[Aim] Reproduce exactly the lines from the one containing "steel, springX, springY);" down to the one containing "bpy.context.scene.collection.objects.link(empty)", including both of those lines, and nothing else.

--- begin Stored data ---

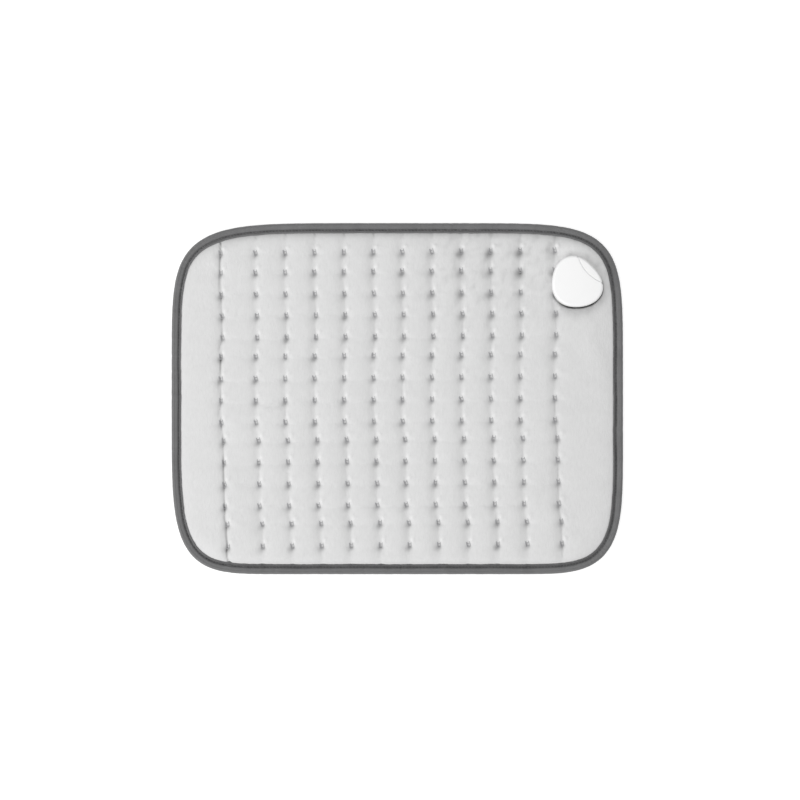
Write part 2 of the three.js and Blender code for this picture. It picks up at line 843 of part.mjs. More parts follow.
function socketCover() {
  const shell = cut(dome(0, coverZ), dome(shellWall, coverZ - overrun));
  const body = dome(shellWall / 2, coverZ);
  const bosses = screws.map(({ x, y }) => post(x, y, coverZ, ceilingZ + shellWall / 2, bossDiameter / 2));
  const lugs = [-1, 1].map((side) => {
    const inner = leverWidth / 2 + keyGap;
    const [y0, y1] = [side * inner, side * (inner + lugThickness)].sort((a, b) => a - b);
    const half = lugLength / 2;
    const bottom = pivotZ - barrelDiameter / 2;
    return block(pivotX - half, pivotX + half, y0, y1, bottom, ceilingZ + shellWall / 2);
  });
  const walls = cheeks(coverZ, keyZ - keyRoom).map((cheek) => common(cheek, body));
  const pinLine = post(0, 0, -unitRadius, unitRadius, pinDiameter / 2 + fitGap);
  const pinHole = common(
    pinLine.rotateX(Math.PI / 2).translate(pivotX, 0, pivotZ),
    block(pivotX - lugLength, pivotX + lugLength, -springY, springY, keyZ, ceilingZ),
  );
  const screwTop = coverZ + screwEngagement + fitGap;
  return cut(
    join(shell, ...bosses, ...lugs, ...walls),
    keyPrism(keyGap, keyZ - keyRoom, ceilingZ + 2 * shellWall + domeRise),
    block(mouthBack, frontX, -mouthWidth / 2, mouthWidth / 2, coverZ - overrun, keyZ),
    pinHole,
    ...screws.map(({ x, y }) => post(x, y, coverZ - overrun, screwTop, screwHoleRadius)),
  );
}

function releaseKey() {
  const lens = common(dome(0, coverZ), keyPrism(0, keyZ, ceilingZ + 2 * shellWall + domeRise));
  const leverTop = keyZ + leverThickness;
  const lever = block(leverBack, keyBack + edgeRound, -leverWidth / 2, leverWidth / 2, keyZ, leverTop);
  // The wings reach over the springs, and stay clear of the cover's wall.
  const wingReach = springY + wingTip;
  const wings = common(
    block(wingBack, wingBack + wingLength, -wingReach, wingReach, keyZ, leverTop),
    unitPrism(shellWall + fitGap, keyZ - overrun, leverTop + overrun),
  );
  const barrel = post(0, 0, -leverWidth / 2, leverWidth / 2, barrelDiameter / 2);
  const bore = post(0, 0, -leverWidth, leverWidth, pinDiameter / 2 + fitGap, roundSides);
  const catchNose = block(
    leverBack,
    leverBack + catchLength,
    -catchWidth / 2,
    catchWidth / 2,
    keyZ - catchDepth,
    leverTop,
  );
  const body = join(lens, lever, wings, barrel.rotateX(Math.PI / 2).translate(pivotX, 0, pivotZ), catchNose);
  return cut(body, bore.rotateX(Math.PI / 2).translate(pivotX, 0, pivotZ));
}

function pivotPin() {
  const length = leverWidth + 2 * (keyGap + lugThickness);
  return post(0, 0, -length / 2, length / 2, pinDiameter / 2).rotateX(Math.PI / 2);
}

function keySpring() {
  const height = keyZ - seatZ - fitGap;
  const rise = height - springWire;
  const radius = (springDiameter - springWire) / 2;
  const steps = springTurns * stepsPerTurn;
  const path = Array.from({ length: steps + 1 }, (_, k) => {
    const angle = (2 * Math.PI * k) / stepsPerTurn;
    const z = seatZ + springWire / 2 + (rise * k) / steps;
    return new THREE.Vector3(radius * Math.cos(angle), radius * Math.sin(angle), z);
  });
  return tube(path, springWire / 2, coilSides);
}

const contactLanes = Array.from(
  { length: contactCount },
  (_, i) => (i - (contactCount - 1) / 2) * contactPitch,
);

function contactBlock() {
  const half = mouthWidth / 2 - fitGap;
  const front = mouthBack - fitGap;
  const body = block(contactBlockBack, front, -half, half, seatZ, seatZ + contactBlockHeight);
  const holes = contactLanes.map((y) =>
    post(0, 0, -unitRadius, unitRadius, contactDiameter / 2 + fitGap, holeSides)
      .rotateY(Math.PI / 2)
      .translate(0, y, contactZ),
  );
  return cut(body, ...holes);
}

function contactPin() {
  const radius = contactDiameter / 2;
  return turned([
    [0, contactTail],
    [radius, contactTail],
    [radius, contactTip - radius],
    [radius / 2, contactTip],
    [0, contactTip],
  ]).rotateY(Math.PI / 2);
}

function terminalBoard() {
  const half = boardWidth / 2;
  return block(boardBackX, contactBlockBack - fitGap, -half, half, seatZ, boardTopZ);
}

function thermalFuse() {
  const body = fuseDiameter / 2;
  const lead = fuseLeadDiameter / 2;
  const half = fuseLength / 2;
  const end = half + fuseLeadLength;
  return turned([
    [0, -end],
    [lead, -end],
    [lead, -half],
    [body, lead - half],
    [body, half - lead],
    [lead, half],
    [lead, end],
    [0, end],
  ]).rotateX(Math.PI / 2);
}

// A flat tab from over the end of a lead to a little way over the board.
function leadTerminal(side) {
  const y = side * (leadSpacing / 2);
  const back = entryX - terminalWidth / 2;
  const half = terminalWidth / 2;
  return block(back, terminalFront, y - half, y + half, terminalZ, terminalZ + terminalThickness);
}

function leadGrommet() {
  const flangeTop = seatZ + grommetFlangeThickness;
  const neck = prism(slotOutline(entryX, grommetWidth, grommetLength), baseZ, flangeTop);
  const flange = prism(
    slotOutline(entryX, grommetWidth + 2 * grommetFlange, grommetLength + 2 * grommetFlange),
    seatZ,
    flangeTop,
  );
  const holes = [-1, 1].map((side) =>
    post(entryX, side * (leadSpacing / 2), baseZ - overrun, flangeTop + overrun, wireDiameter / 2 + fitGap),
  );
  return cut(join(neck, flange), ...holes);
}

// Materials

function material(color, roughness, metalness = 0) {
  return () => new THREE.MeshStandardMaterial({ color, roughness, metalness });
}

const plush = material(0xd8d8d8, 0.95);
const lining = material(0xb9b9ba, 0.95);
const felt = material(0xe6e4df, 1);
const fleece = material(0xdedbd2, 1);
const tape = material(0x6d6d6e, 0.9);
const thread = material(0x8f8f90, 0.85);
const wireSheath = material(0xe9e4d6, 0.6);
const whiteShell = material(0xf3f3f3, 0.35);
const innerPlastic = material(0xd9d9d6, 0.5);
const boardGreen = material(0x3f6b4c, 0.6);
const steel = material(0xb4b4b2, 0.35, 1);
const brass = material(0xc9a451, 0.35, 1);
const rubber = material(0xc4c4c2, 0.8);

// The object

const heatingPad = new THREE.Group();

function add(parent, name, geometry, look, x = 0, y = 0, z = 0) {
  const mesh = new THREE.Mesh(geometry, look());
  mesh.name = name;
  mesh.position.set(x, y, z);
  parent.add(mesh);
}

const plateHole = pointsInPad(unitRing(plateInset - layerGap, 0));
add(heatingPad, "bottom_cover", bottomCover(), lining);
add(
  heatingPad,
  "lower_batting",
  layer(battingMargin, lowerBattingZ, lowerBattingThickness, [plateHole]),
  felt,
);
add(heatingPad, "wire_carrier", layer(rimInset, carrierZ, carrierThickness, screwHoles), fleece);
add(heatingPad, "heating_wire", heatingWire(), wireSheath);
add(
  heatingPad,
  "upper_batting",
  layer(battingMargin, upperBattingZ, upperBattingThickness, [...screwHoles, leadOpening]),
  felt,
);
add(heatingPad, "top_cover", topCover(), plush);
add(heatingPad, "edge_binding", edgeBinding(), tape);
for (let column = 0; column < columnCount; column += 1) {
  const number = String(column + 1).padStart(2, "0");
  add(heatingPad, `seam_thread_${number}`, seamThread(column), thread);
}

heatingPad.add(unit);
add(unit, "clamp_plate", clampPlate(), whiteShell);
screws.forEach(({ x, y }, i) => add(unit, `clamp_screw_${i + 1}`, clampScrew(), steel, x, y));
add(unit, "socket_base", socketBase(), whiteShell);
add(unit, "socket_cover", socketCover(), whiteShell);
add(unit, "release_key", releaseKey(), whiteShell);
add(unit, "key_pivot_pin", pivotPin(), steel, pivotX, 0, pivotZ);
add(unit, "key_spring_left", keySpring(), steel, springX, springY);
add(unit, "key_spring_right", keySpring(), steel, springX, -springY);
add(unit, "contact_block", contactBlock(), innerPlastic);
contactLanes.forEach((y, i) => add(unit, `contact_pin_${i + 1}`, contactPin(), brass, 0, y, contactZ));
add(unit, "terminal_board", terminalBoard(), boardGreen);
add(unit, "thermal_fuse", thermalFuse(), innerPlastic, fuseX, 0, boardTopZ + fitGap + fuseDiameter / 2);
add(unit, "lead_terminal_left", leadTerminal(1), brass);
add(unit, "lead_terminal_right", leadTerminal(-1), brass);
add(unit, "lead_grommet", leadGrommet(), rubber);

export default heatingPad;
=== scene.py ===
"""Heating pad: plush, binding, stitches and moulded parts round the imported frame."""

import math

import bmesh
import bpy
import numpy as np
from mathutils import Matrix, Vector, geometry, kdtree
from mathutils.bvhtree import BVHTree


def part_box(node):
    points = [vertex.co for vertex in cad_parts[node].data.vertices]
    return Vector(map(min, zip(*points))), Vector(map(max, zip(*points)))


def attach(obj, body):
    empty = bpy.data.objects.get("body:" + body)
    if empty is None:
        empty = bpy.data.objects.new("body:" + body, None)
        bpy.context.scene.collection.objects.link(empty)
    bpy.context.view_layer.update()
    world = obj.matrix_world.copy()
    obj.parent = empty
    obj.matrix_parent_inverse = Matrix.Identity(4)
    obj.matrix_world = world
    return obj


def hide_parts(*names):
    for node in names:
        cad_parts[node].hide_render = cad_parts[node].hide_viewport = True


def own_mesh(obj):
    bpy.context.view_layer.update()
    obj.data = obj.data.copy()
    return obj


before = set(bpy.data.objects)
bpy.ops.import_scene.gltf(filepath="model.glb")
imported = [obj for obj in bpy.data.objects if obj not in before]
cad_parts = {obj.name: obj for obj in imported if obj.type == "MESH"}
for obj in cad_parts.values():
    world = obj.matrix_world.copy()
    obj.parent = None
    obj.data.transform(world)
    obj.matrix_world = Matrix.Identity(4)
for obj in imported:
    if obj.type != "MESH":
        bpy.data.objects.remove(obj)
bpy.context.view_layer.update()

# Sizes are in millimetres as far as the last section, and meshes are written in metres.
MM = 0.001
SEED = 11
FULL_TURN = 2 * math.pi


def node_box(node):
    """Lowest and highest corner of a CAD node, in millimetres."""
    low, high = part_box(node)
    return np.array(low) / MM, np.array(high) / MM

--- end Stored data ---

[Written answer]
add(unit, "key_spring_left", keySpring(), steel, springX, springY);
add(unit, "key_spring_right", keySpring(), steel, springX, -springY);
add(unit, "contact_block", contactBlock(), innerPlastic);
contactLanes.forEach((y, i) => add(unit, `contact_pin_${i + 1}`, contactPin(), brass, 0, y, contactZ));
add(unit, "terminal_board", terminalBoard(), boardGreen);
add(unit, "thermal_fuse", thermalFuse(), innerPlastic, fuseX, 0, boardTopZ + fitGap + fuseDiameter / 2);
add(unit, "lead_terminal_left", leadTerminal(1), brass);
add(unit, "lead_terminal_right", leadTerminal(-1), brass);
add(unit, "lead_grommet", leadGrommet(), rubber);

export default heatingPad;
=== scene.py ===
"""Heating pad: plush, binding, stitches and moulded parts round the imported frame."""

import math

import bmesh
import bpy
import numpy as np
from mathutils import Matrix, Vector, geometry, kdtree
from mathutils.bvhtree import BVHTree


def part_box(node):
    points = [vertex.co for vertex in cad_parts[node].data.vertices]
    return Vector(map(min, zip(*points))), Vector(map(max, zip(*points)))


def attach(obj, body):
    empty = bpy.data.objects.get("body:" + body)
    if empty is None:
        empty = bpy.data.objects.new("body:" + body, None)
        bpy.context.scene.collection.objects.link(empty)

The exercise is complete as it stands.